What is Descriptive Analytics? A Quick Guide

What is Descriptive Analytics?

Unlock the secrets to past events and uncover patterns and trends with descriptive analytics. Discover how these measures help inform actionable insights.

Table of Contents

              What is descriptive analytics?

              Descriptive analytics looks at what happened in the past.

              It analyzes current and historical data to understand past events and trends, providing a clear picture without making predictions or suggesting actions—this usually comes later.

              Descriptive analytics is the first port of call on most data science voyages, helping businesses make sense of their data, identify patterns, and draw conclusions. They can use this information to apply more advanced analytics approaches, like predictive and prescriptive, to forecast future outcomes and get actionable recommendations.

              In descriptive analytics, we ask “What happened?” (or sometimes “what is happening?”), typically focusing on specific occasions or timeframes.

              You might present these findings in the form of financial reports, product sales figures, or marketing campaign outcomes—essentially, any area where a business wants to gather and share the results of certain events.

              What is the relationship between descriptive and predictive analytics?

              You can’t look to the future without considering the past—predictions are meaningless without a robust understanding of data and its context.

              This is why descriptive analytics is integral to predictive analytics. It helps lay the foundation for deeper analysis by giving essential insight into the data, such as highlighting important patterns, trends, and relationships.

              This background helps inform predictive modeling techniques by:

              • Identifying important and influential variables
              • Highlighting the data’s characteristics
              • Providing comparisons for the predictive models.

              Predictive models, supported by historical analysis, help businesses determine what might happen in the future. This enables them to make more informed decisions based on potential outcomes.

              How do descriptive data analytics work?

              Descriptive analytics' main task is analyzing historical data. Its techniques and approaches might change depending on the data type, where it comes from, and what the business is trying to discover.

              You’ll likely see this process broken down into these several phases:

              • Data collection: As with other analytical models, the first step is to collect the data.
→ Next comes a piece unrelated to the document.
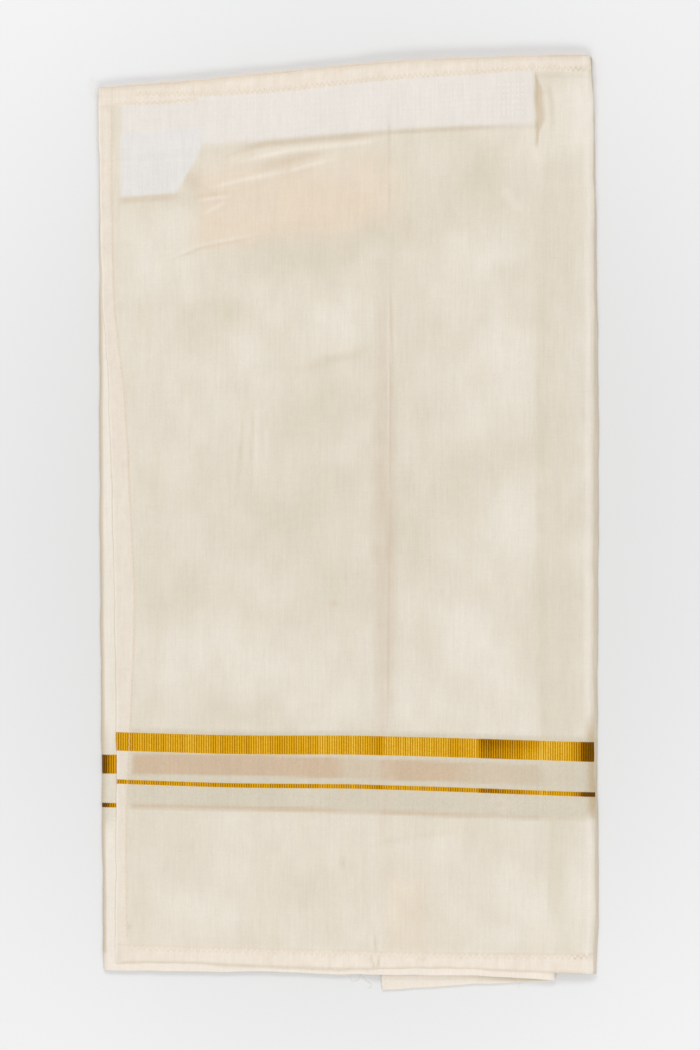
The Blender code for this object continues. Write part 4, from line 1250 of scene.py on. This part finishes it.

Data can come from various sources, like databases, spreadsheets, warehouses, or other data repositories. You’ll usually collect information relating to business goals. For example, if you want to find out why a product didn’t sell as expected, you could collect purchase data, website usage, and customer information.
              • Data cleaning and preparation: Once you’ve collected the data, it must be cleaned and preprocessed to remove any inconsistencies, errors, or missing values. This ensures the data is accurate and reliable for analysis.
              • Data exploration: Analysts visually explore data using several tools and techniques during this phase. They’ll identify patterns, trends, outliers, and other important data characteristics. This forms the basis for answering questions like “what happened?”
              • Summary statistics: Descriptive analytics also involves calculating and presenting summary statistics. These include things like measures of central tendency (mean, median, mode), and measures of dispersion (standard deviation, range) to give a concise overview of the data’s distribution and characteristics.
              • Data visualization and communication: You can use bar charts, line graphs, pie charts, histograms, scatter plots and other visual representations to present data patterns and relationships clearly. Reports and interactive dashboards are also useful for communication, especially if you want to show real-time or periodic updates. Presenting the information in an understandable format makes it easier for stakeholders and other interested parties to grasp key insights from the findings.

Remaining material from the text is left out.